- Exercise
Of the material below, the lines to be retyped are those from the line containing "nodes[name] = spot * body" through the line containing "imported = [obj", inclusive; reproduce them exactly.

- Data lines

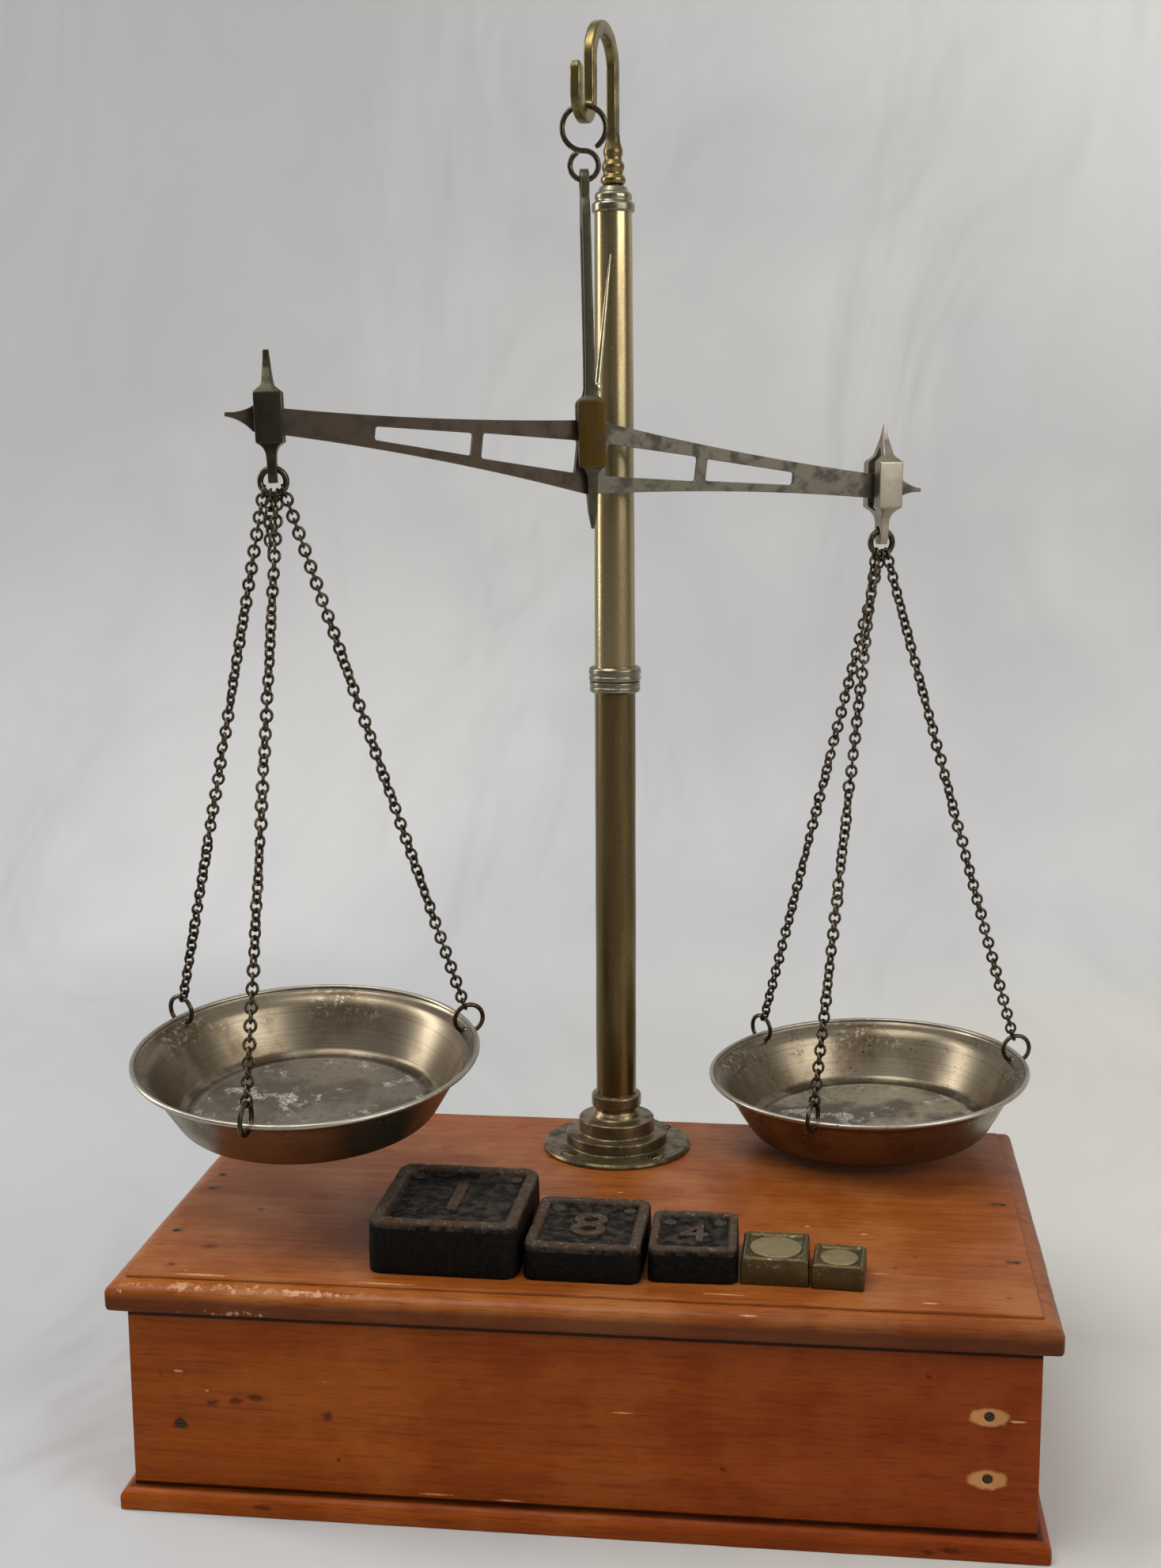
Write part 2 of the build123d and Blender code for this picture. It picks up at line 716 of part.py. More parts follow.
nodes = {
    "lid_board": lid,
    "front_board": front_board,
    "back_board": walls()["back_board"],
    **end_boards,
    "base_board": base_board(),
    "corner_blocks": blocks,
    "front_screws": Compound(front_screws()),
    "lid_nails": Compound(lid_nails()),
    "column_flange": flange(),
    "flange_screws": Compound(flange_screws),
    "lower_tube": lower_tube(),
    "upper_tube": upper_tube(),
    "tube_spigot": tube_spigot(),
    **collars(),
    "column_cap": column_cap(),
    "crook_hook": crook(),
    "s_hook": s_hook(),
    "shears": shears(),
    "shears_bearings": Compound(shears_bearings()),
    "beam": beam(),
    **knives(),
    "pointer": pointer(),
    "stirrup_left": stirrup(left_stirrup_place),
    "stirrup_left_bearings": Compound(stirrup_bearings(left_stirrup_place)),
    "stirrup_right": stirrup(right_stirrup_place),
    "stirrup_right_bearings": Compound(stirrup_bearings(right_stirrup_place)),
    "main_ring_left": main_ring(left_stirrup_place),
    "main_ring_right": main_ring(right_stirrup_place),
    "pan_left": left_pan_place * pierced_pan(left_eye_angles),
    "pan_right": right_pan_place * pierced_pan(right_eye_angles),
    "eye_rings_left": left_pan_place * Compound(eye_rings(left_eye_angles)),
    "eye_rings_right": right_pan_place * Compound(eye_rings(right_eye_angles)),
    "balance_tail": balance_tail(left_stirrup_place, -1.3),
}
left_chains = strands(left_stirrup_place, left_pan_place, left_eye_angles, (-3.9, 1.3, 3.9))
right_chains = strands(right_stirrup_place, right_pan_place, right_eye_angles, (-2.6, 0.0, 2.6))
for number in range(3):
    nodes[f"chain_left_{number + 1}"] = left_chains[number]
    nodes[f"chain_right_{number + 1}"] = right_chains[number]
for name, (width, depth, height, corner, rim, middle, turn) in iron_weights.items():
    spot = weight_place(middle, turn)
    lead = plugs(width, depth, height, rim)
    body = iron_weight(width, depth, height, corner, rim)
    for plug in lead:
        body -= plug
    nodes[name] = spot * body
    nodes[f"{name}_plugs"] = spot * Compound(lead)
for name, (width, depth, height, corner, rim, middle, turn) in brass_weights.items():
    nodes[name] = weight_place(middle, turn) * brass_weight(width, depth, height, corner, rim)

for name, shape in nodes.items():
    export_step(shape, f"parts/{name}.step")
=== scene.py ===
"""The looks of an antique counter scale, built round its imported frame.

Lengths in this file are millimetres until mesh_object turns them into metres. Every shape is a
surface worked out with numpy, or a softened copy of a forging's own mesh, and every finish is a
node material on object coordinates.
"""

import json
import logging
from dataclasses import dataclass
from enum import Enum
from functools import reduce
from math import cos, pi, radians, sin, sqrt, tan
from typing import Any, Iterable, Sequence

import bmesh
import bpy
import numpy as np
from mathutils import Matrix, Vector


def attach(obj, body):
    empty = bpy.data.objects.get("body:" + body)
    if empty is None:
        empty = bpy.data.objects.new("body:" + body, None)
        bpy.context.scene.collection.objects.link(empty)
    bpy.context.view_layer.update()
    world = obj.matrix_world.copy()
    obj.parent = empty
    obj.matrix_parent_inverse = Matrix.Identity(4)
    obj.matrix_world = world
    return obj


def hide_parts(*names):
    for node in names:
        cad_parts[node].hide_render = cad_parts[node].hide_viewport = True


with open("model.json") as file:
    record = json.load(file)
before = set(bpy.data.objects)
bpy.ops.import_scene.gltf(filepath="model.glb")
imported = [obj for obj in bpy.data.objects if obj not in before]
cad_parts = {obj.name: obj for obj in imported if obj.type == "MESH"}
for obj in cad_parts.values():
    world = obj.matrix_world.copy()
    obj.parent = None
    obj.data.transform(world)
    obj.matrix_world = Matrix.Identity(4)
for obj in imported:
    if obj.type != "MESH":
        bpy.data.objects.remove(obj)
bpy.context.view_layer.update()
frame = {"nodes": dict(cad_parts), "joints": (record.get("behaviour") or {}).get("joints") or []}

MM = 0.001
FULL_TURN = 2 * pi
LID_TOP = 101.0
FRONT_FACE = -103.3
BASE_FACE = -108.6
BEAM_HEADING = 23.2
BEAM_TILT = 6.22
SHEARS_HEADING = 12.0
log = logging.getLogger("scale")

Colour = tuple[float, float, float, float]
Socket = bpy.types.NodeSocket
Object = bpy.types.Object
Material = bpy.types.Material


# Places and curves


def unit(vector: Iterable[float]) -> np.ndarray:
    """Returns the vector at length one."""
    values = np.asarray(vector, float)
    return values / np.linalg.norm(values)


def bearing(angle: float) -> tuple[float, float]:
    """Returns the cosine and sine of an angle in degrees."""
    return cos(radians(angle)), sin(radians(angle))


def turned_axes(angle: float) -> np.ndarray:
    """Returns X, Y and Z as rows, turned about the vertical by an angle in degrees."""
    c, s = bearing(angle)
    return np.array([[c, s, 0], [-s, c, 0], [0, 0, 1]])


@dataclass(frozen=True)
class Place:
    """Where a piece sits: an origin, and its own X, Y and Z as the rows of a matrix."""

    origin: np.ndarray
    axes: np.ndarray

    @classmethod
    def upright(cls, x: float, y: float, z: float, turn: float = 0.0) -> "Place":
        """Returns a place with Z up, turned about the vertical by an angle in degrees."""
        return cls(np.array([x, y, z], float), turned_axes(turn))

    @classmethod
    def along(
        cls, origin: Iterable[float], upward: Iterable[float], across: Iterable[float]
    ) -> "Place":
        """Makes a place from its upright.

        Args:
            origin: The place's origin.
            upward: The direction of its Z.
            across: The direction that its Y comes as near to as it can.

        Returns:
            The place.
        """
        z = unit(upward)
        x = unit(np.cross(across, z))
        return cls(np.asarray(origin, float), np.array([x, np.cross(z, x), z]))

    @classmethod
    def hanging(cls, origin: Iterable[float], upward: Iterable[float], heading: float) -> "Place":
        """Returns the place of a piece that hangs in line with upward, its X near the heading."""
        c, s = bearing(heading)
        return cls.along(origin, upward, (-s, c, 0.0))

    def put(self, points: np.ndarray) -> np.ndarray:
        """Returns local points in the row frame."""
        return self.origin + points @ self.axes

    def matrix(self) -> Matrix:
        """Turns the place into a matrix in metres.

        Returns:
            The matrix.
        """
        made = Matrix(self.axes.T.tolist()).to_4x4()
        made.translation = Vector((self.origin * MM).tolist())
        return made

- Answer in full
    nodes[name] = spot * body
    nodes[f"{name}_plugs"] = spot * Compound(lead)
for name, (width, depth, height, corner, rim, middle, turn) in brass_weights.items():
    nodes[name] = weight_place(middle, turn) * brass_weight(width, depth, height, corner, rim)

for name, shape in nodes.items():
    export_step(shape, f"parts/{name}.step")
=== scene.py ===
"""The looks of an antique counter scale, built round its imported frame.

Lengths in this file are millimetres until mesh_object turns them into metres. Every shape is a
surface worked out with numpy, or a softened copy of a forging's own mesh, and every finish is a
node material on object coordinates.
"""

import json
import logging
from dataclasses import dataclass
from enum import Enum
from functools import reduce
from math import cos, pi, radians, sin, sqrt, tan
from typing import Any, Iterable, Sequence

import bmesh
import bpy
import numpy as np
from mathutils import Matrix, Vector


def attach(obj, body):
    empty = bpy.data.objects.get("body:" + body)
    if empty is None:
        empty = bpy.data.objects.new("body:" + body, None)
        bpy.context.scene.collection.objects.link(empty)
    bpy.context.view_layer.update()
    world = obj.matrix_world.copy()
    obj.parent = empty
    obj.matrix_parent_inverse = Matrix.Identity(4)
    obj.matrix_world = world
    return obj


def hide_parts(*names):
    for node in names:
        cad_parts[node].hide_render = cad_parts[node].hide_viewport = True


with open("model.json") as file:
    record = json.load(file)
before = set(bpy.data.objects)
bpy.ops.import_scene.gltf(filepath="model.glb")
imported = [obj for obj in bpy.data.objects if obj not in before]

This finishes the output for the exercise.